2. Not all fighting is created equal.  I'm going to go out on a limb here and say that most engaged couples should have disagreements, and some of these may be fights.  The key here is how much the fight is affecting the real happiness of the two parties.  E.g.  A and I initially had some fights regarding decorating.  Some of these peripheral fights will seem hugely important in the days leading up to marriage.  "Am I really committing to never live in a home with fake flowers again just because it makes you happy?  Yes."  There are some losses in marriage, such as the ability to do whatever you want.  It's good to appropriately those losses for what they are, losses.  But, a good marriage will ultimately make you happier than these peripheral things.  It's important to differentiate between fighting patterns that will cause long-term unhappiness and the moments where we're realizing that any marriage will require us to change some of the things we like, which is important to realize before getting all the way into it.

3. The goal should be happiness, not perfection.  Why, why, why do we compare ourselves with other people and feel a loss when some aspect of their marriage or life seems "better" than ours?  My aunt, who is a Methodist minister and works with lots of married couples, told me that the top problem she sees in couples contemplating divorce is that they think their problems are abnormal and therefore there is something wrong with their marriage when there isn't anything wrong at all.  Why does this happen?  Because everyone else's marriage seems so perfect.  We should all try to get over the idea that any aspect of our lives will be perfect.  Are we, just ourselves, not us comparing ourselves with any ideal or anything we know about anyone our core, are we happy?  Can we be happy?  Happiness is amazing.  It's enough.

4. Know what you need to be happy and communicate it.  Happiness is enough, but sometimes it's hard for us to admit to ourselves what we need to be happy and it's even harder to ask for it.  Maybe it seems weird.  Maybe it makes you not the ideal girl.  Maybe it makes you "high-maintenance."  Whatever it is, reflect on it, figure it out, and ask for it.  You won't win the battle over something you need to be happy, but wish you didn't need, or wish you didn't have to state, by simply ignoring it.  Do you need lots of extra emotional support this week?  Then ask for it, but acknowledge the extra effort it's taking to provide that support and give something back.

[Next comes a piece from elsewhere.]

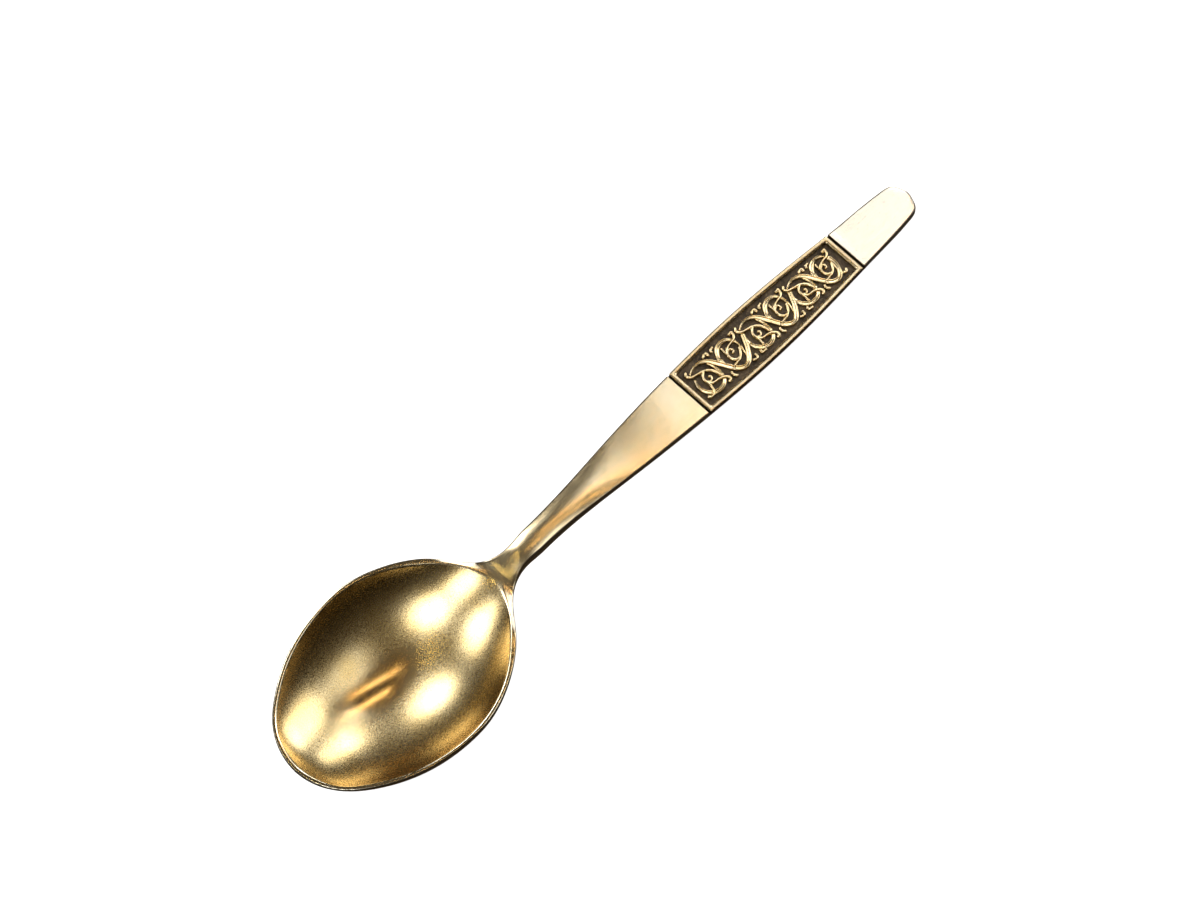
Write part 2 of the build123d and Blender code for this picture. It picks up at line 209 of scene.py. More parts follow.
seat_lead_x = PLAQUE_START - SEAT_LEAD
seat_tail_x = PLAQUE_END + SEAT_TAIL
deck_line = smooth_line(
    [
        (TIP, RIM_HEIGHT - TIP_DROOP),
        (WIDEST, RIM_HEIGHT),
        (DIP_START, RIM_HEIGHT),
        (DIP_MID, rim_level(DIP_MID)),
        (HOLLOW_END, rim_level(HOLLOW_END)),
        (WAIST, RIM_HEIGHT + WAIST_RISE),
        (NECK, RIM_HEIGHT + NECK_RISE),
        (ARCH - ARCH_LEAD, RIM_HEIGHT - ARCH_DROP),
        (ARCH + ARCH_TAIL, plaque_height(ARCH + ARCH_TAIL) - ARCH_SAG),
        (seat_lead_x, plaque_height(seat_lead_x)),
    ],
    (1, RIM_RISE),
    (1, -FALL),
)
deck_line = np.vstack([deck_line, [(seat_tail_x, plaque_height(seat_tail_x)), (END, END_HEIGHT)]])

hollow_shape = (
    (0.0, 0.0),
    (0.035, 0.366),
    (0.135, 0.651),
    (0.235, 0.818),
    (0.333, 0.924),
    (0.505, 1.0),
    (0.66, 0.94),
    (0.75, 0.83),
    (0.82, 0.695),
    (0.87, 0.57),
    (0.92, 0.43),
    (0.96, 0.295),
    (0.985, 0.18),
    (1.0, 0.0),
)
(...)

5. Know whether you're getting what you need to be happy.  Up to this point, in my opinion, things are fine and you can individually take steps to assess the situation.  But, if you're clearly asking for something that you need and you aren't getting it, then may be time to really start considering options for intervention.  Once again, I'd caution that you can't expect perfect happiness.  Just happiness.  But, if you aren't getting something you need to be happy, then you might need to make changes.  Have you communicated the importance?  Are you giving back equally in ways that matter to your partner?  If you think you are, then, at this point, it may be time to start having conversations about "the relationship" and conversations about counseling.